• **DATA FOR THE TASK**:
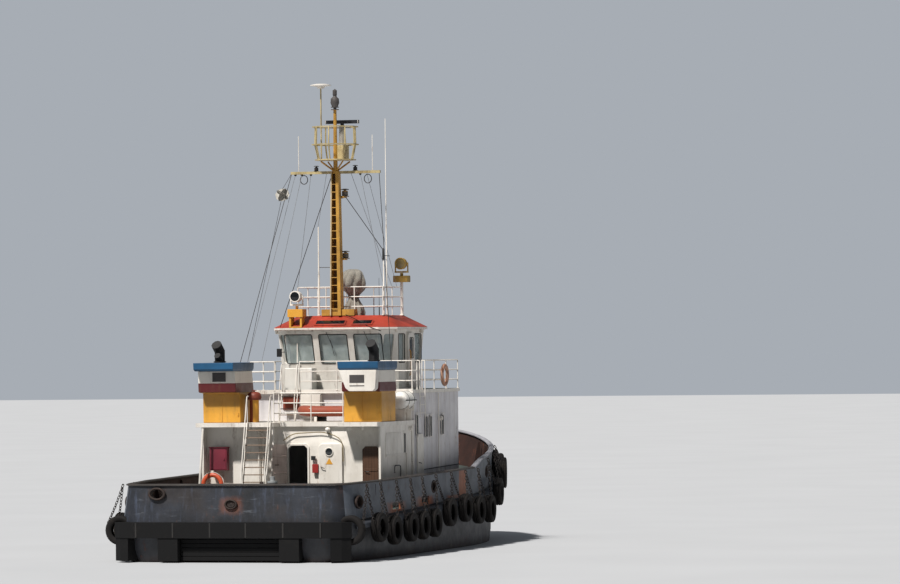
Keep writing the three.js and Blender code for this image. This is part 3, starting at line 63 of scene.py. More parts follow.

---

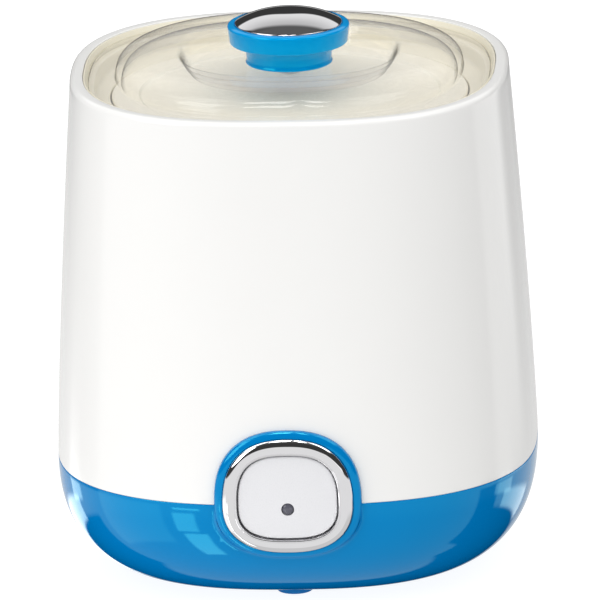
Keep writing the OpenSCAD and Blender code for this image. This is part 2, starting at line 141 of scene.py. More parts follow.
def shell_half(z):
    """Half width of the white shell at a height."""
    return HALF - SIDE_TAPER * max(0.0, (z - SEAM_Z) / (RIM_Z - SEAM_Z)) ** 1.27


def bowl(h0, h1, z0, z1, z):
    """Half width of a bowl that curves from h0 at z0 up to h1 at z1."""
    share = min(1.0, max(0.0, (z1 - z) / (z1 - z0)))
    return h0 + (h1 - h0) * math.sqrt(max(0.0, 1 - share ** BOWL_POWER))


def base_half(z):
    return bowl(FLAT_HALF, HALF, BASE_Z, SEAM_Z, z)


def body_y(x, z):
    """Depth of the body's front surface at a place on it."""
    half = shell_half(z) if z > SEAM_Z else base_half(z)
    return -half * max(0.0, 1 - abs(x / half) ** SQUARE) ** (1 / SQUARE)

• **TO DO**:
Transcribe, exactly and exclusively, the run of lines that opens with the line bearing "Keep writing the OpenSCAD" and closes with the line bearing "return -half *".

• **WRITTEN SOLUTION**:
Keep writing the OpenSCAD and Blender code for this image. This is part 2, starting at line 141 of scene.py. More parts follow.
def shell_half(z):
    """Half width of the white shell at a height."""
    return HALF - SIDE_TAPER * max(0.0, (z - SEAM_Z) / (RIM_Z - SEAM_Z)) ** 1.27


def bowl(h0, h1, z0, z1, z):
    """Half width of a bowl that curves from h0 at z0 up to h1 at z1."""
    share = min(1.0, max(0.0, (z1 - z) / (z1 - z0)))
    return h0 + (h1 - h0) * math.sqrt(max(0.0, 1 - share ** BOWL_POWER))


def base_half(z):
    return bowl(FLAT_HALF, HALF, BASE_Z, SEAM_Z, z)


def body_y(x, z):
    """Depth of the body's front surface at a place on it."""
    half = shell_half(z) if z > SEAM_Z else base_half(z)
    return -half * max(0.0, 1 - abs(x / half) ** SQUARE) ** (1 / SQUARE)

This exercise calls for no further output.